若い世代に負担が偏る部活動記述に寄せられる会議の効率化

年代別の時間外勤務割合(2014年)
年代別の時間外勤務割合(2014年)

 週20時間以上の長時間の時間外勤務は、特に20代、30代に目立つ。おそらく、部活動を主顧問かどうか問わず、生徒に付き添っていることを求められることが、40代、50代との差に表れているのだろう。若い世代ほど、経験のとぼしい部活動に配置される割合も高いと思われる。担当する部活動の特性や指導方法を学ばなければならないという点でも、時間を必要とするだけでなく、ストレスを抱えることにもつながる。「専門コーチ、指導者をより多く活用する」「部活指導を教師がやる体制を変えない限り中学校の多忙化は永久に改善されない」などの記述回答が寄せられた。「時間外に活動する時は教員の身分をはずす」という声もあった。部活動の指導については、教員としての身分保障が十分でないことは大きな問題である。今や、「生徒の自主的活動に顧問がアドバイザーとしてつく」という形態ではない。しかしながら、時間外勤務の内容の7.12%が部活動と答えているのだが、削減できる時間外勤務として部活動をあげる声は、4.92%である。教職員として生徒に直接関わる活動については、前向きな気持ちが働くのだろう。教材研究などについても同様である。

 一方、会議については、時間外勤務の内容割合で、4.47%のところ、削減できると思うものの割合では、22.04%になっている。会議の回数、内容、時間帯については、多くの記述回答が寄せられている。不必要な復唱や、文書を読み上げるだけの話、管理職の話が長いなどを、改善して欲しいとの声が寄せられる一方、そもそも無理な時間帯、無理な回数になっている様子もうかがえる。「会議は勤務時間内に始めて、勤務時間内に終わる」「諸会議の日は5時間授業とし、16時40分までに終わる」という声もあった。会議などなくして、文書連絡で済ませばよいというような声もあったが、多くの教職員が会議に疲弊しているということなのだろう。「会議で徹底した共通理解が必要な所のみ時間をかける」という声もあった。会議のあり方の改善が求められている。

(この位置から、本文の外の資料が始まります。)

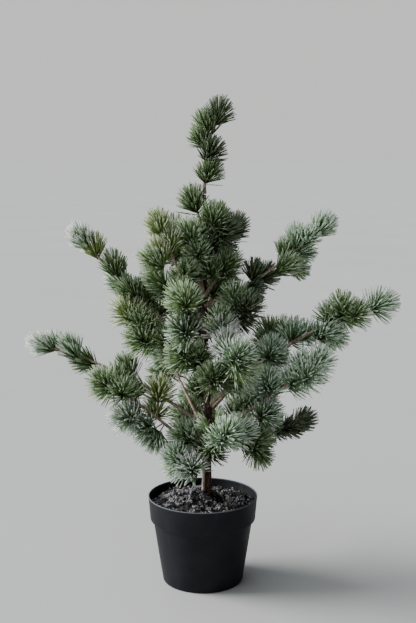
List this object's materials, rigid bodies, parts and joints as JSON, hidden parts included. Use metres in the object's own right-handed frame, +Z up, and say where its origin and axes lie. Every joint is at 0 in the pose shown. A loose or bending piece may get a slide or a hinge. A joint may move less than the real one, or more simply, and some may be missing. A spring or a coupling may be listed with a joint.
{
  "type": "artificial potted larch tree",
  "caption": "Slender artificial larch with airy boughs and round tufts of stiff needles, standing in a tapering black plastic pot filled with soil.",
  "frame": {"origin": "middle of the pot's flat underside", "axes": "+Z up along the trunk, -Y towards the front that the picture shows, +X to the right in that view"},
  "size_m": [0.6269, 0.435, 0.839],
  "materials": {
    "pot": "matte black moulded plastic",
    "soil": "dark crumbled soil over a weighted filling",
    "bark": "rough brown bark wrap",
    "needles": "matte green needles with frosted tips"
  },
  "bodies": {
    "root": {"pot": "pot", "soil": "soil", "trunk": "bark", "bough_low_left": "bark", "bough_left_long": "bark", "bough_mid_left": "bark", "bough_upper_left": "bark", "bough_steep_left": "bark", "bough_high_left_front": "bark", "bough_top_right": "bark", "bough_high_right_front": "bark", "bough_upper_right": "bark", "bough_mid_right_front": "bark", "bough_right_long": "bark", "bough_right_low_front": "bark", "bough_right_low_back": "bark", "bough_right_low": "bark", "bough_front_mid": "bark", "bough_front_high": "bark", "bough_front_left": "bark", "bough_front_upper": "bark", "bough_back_left_low": "bark", "bough_back_low": "bark", "bough_back_right": "bark", "bough_back_left_mid": "bark", "bough_back_mid": "bark", "bough_back_upper": "bark", "bough_back_high": "bark", "spray_leader": "needles", "spray_low_left": "needles", "spray_left_long": "needles", "spray_mid_left": "needles", "spray_upper_left": "needles", "spray_steep_left": "needles", "spray_high_left_front": "needles", "spray_top_left": "needles", "spray_top_front": "needles", "spray_top_right": "needles", "spray_high_right_front": "needles", "spray_upper_right": "needles", "spray_mid_right_front": "needles", "spray_right_long": "needles", "spray_right_low_front": "needles", "spray_right_low_back": "needles", "spray_right_low": "needles", "spray_front_low": "needles", "spray_low_front_left": "needles", "spray_front_mid": "needles", "spray_front_high": "needles", "spray_front_left": "needles", "spray_front_upper": "needles", "spray_back_left_low": "needles", "spray_back_low": "needles", "spray_back_right": "needles", "spray_back_left_mid": "needles", "spray_back_mid": "needles", "spray_back_upper": "needles", "spray_back_high": "needles"}
  },
  "joints": []
}
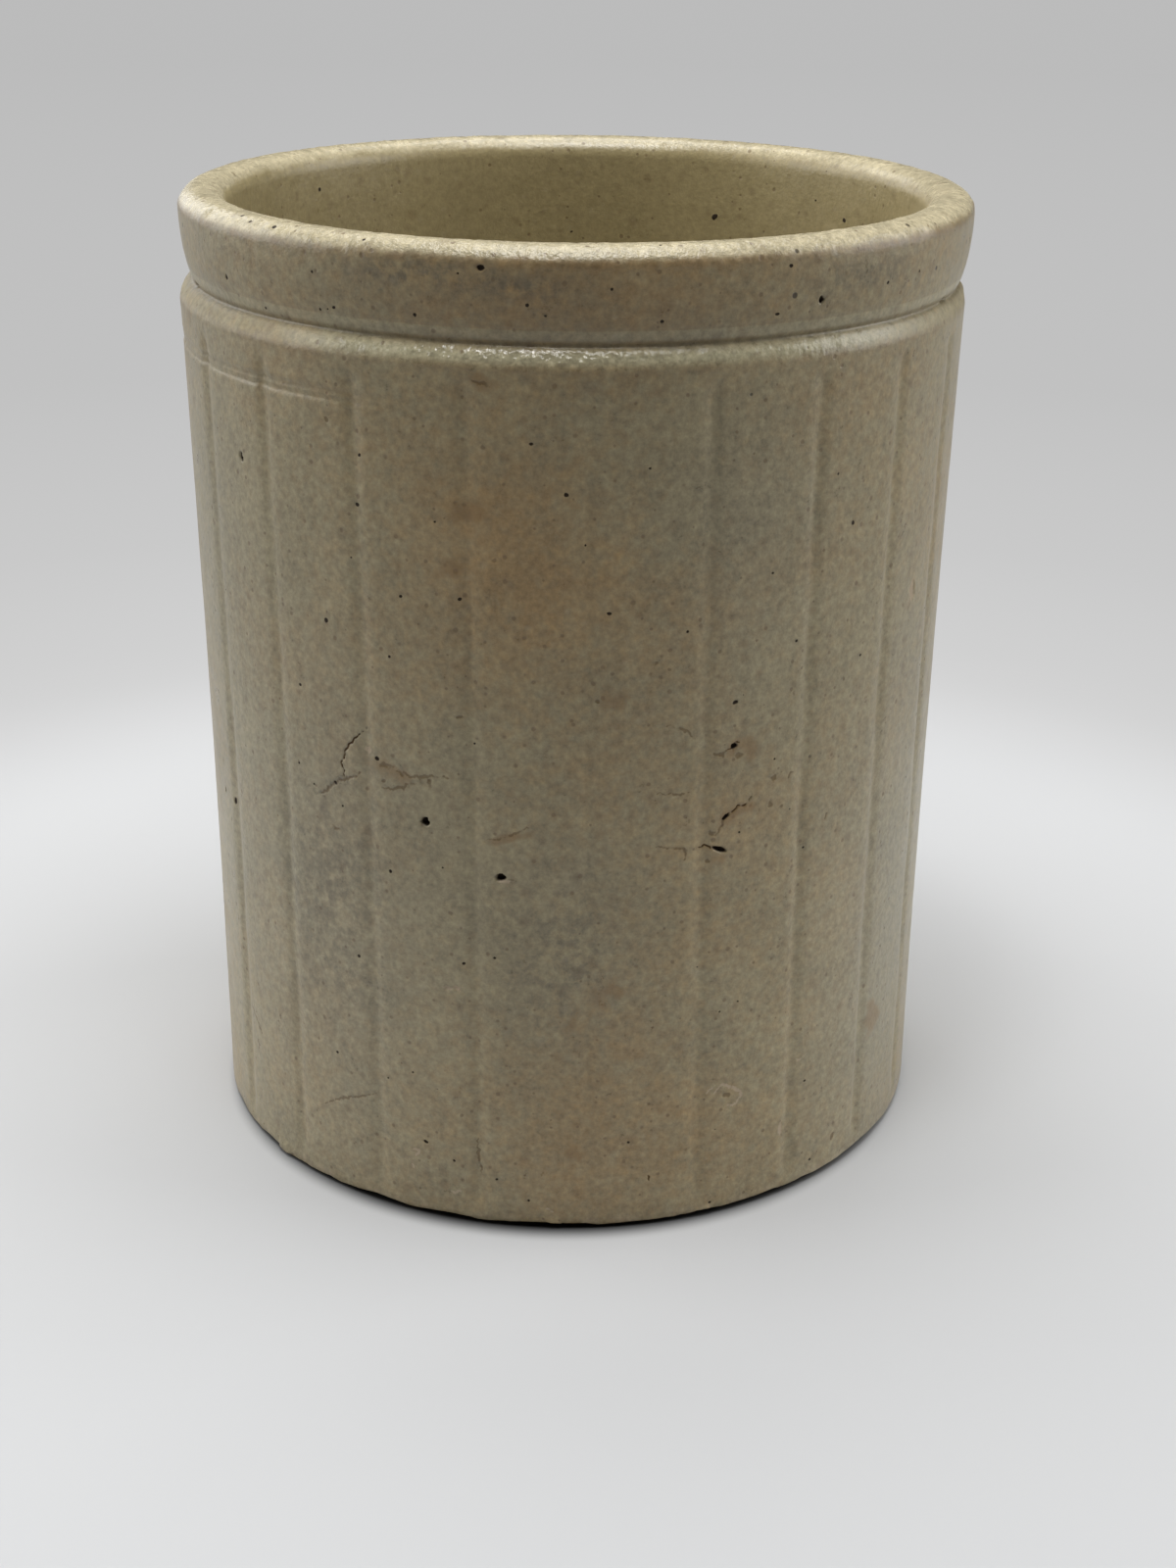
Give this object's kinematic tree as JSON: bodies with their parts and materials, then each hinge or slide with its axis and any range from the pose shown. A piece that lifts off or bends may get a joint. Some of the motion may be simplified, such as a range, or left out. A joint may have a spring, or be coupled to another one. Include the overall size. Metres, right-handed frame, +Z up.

一人ひとりの悩み・思いに応える研修内容・体制づくりを

 明らかに増えているのは、研修、研究指定に関わる業務の時間である。組合の県教委交渉では、研修や研究発表に関わる提出書類等の準備の軽減を求め、それなりの回答を得ているのだが、各校でそれが反映されていないのではないかと思われる。競争原理や前例主義が働くのかもしれないが、教職員にとっては、本当に児童生徒のためになっている業務とは思えない実態があるのだろう。「すばらしい指導案作成のため、時間がかかる。指導者に指導してもらい、直す。学年全体でためしの授業等を行い、職員はイライラし、雰囲気が悪くなる」「たかが数分間の訪問(各クラスの訪問)のために、たとえA4半分にしても書かせる必要はない。課長訪問の時の懇談資料はほとんど使われないので無しにする」「本当に意味のあることに限って研究する。そのための職員の加配をする」などの記述回答が寄せられた。教委、管理職の先生方には、ぜひ考えてみていただきたいことだ。

教育予算を増額し、教職員増を

 マスコミで学校や教職員の事件がしばしば取り上げられ、教委や管理職の先生からは、世間からの風当たりの強さが伝えられる。その一方で、たいへんストレスが多く、勤務時間が長いことが、世間的にも知られるようになってきた。「職員数が減少傾向にあり、1人あたりの負担が増えているため人手を増やして欲しいです」「管理当番を外部委託して欲しい(警備員)。学年会計処理をする事務員が必要。不要な業務をなくす」「仕事内容を簡潔にする。必要な業務が無理なくこなせるだけの職員数になるように雇用を広げる」これらは、至極もっともな要求だろう。

 子どもたちの前に教職員が元気に笑顔で立てるように、各学校、教委の真剣な対応とともに、教職員を増員するための教育予算の増額が必要である。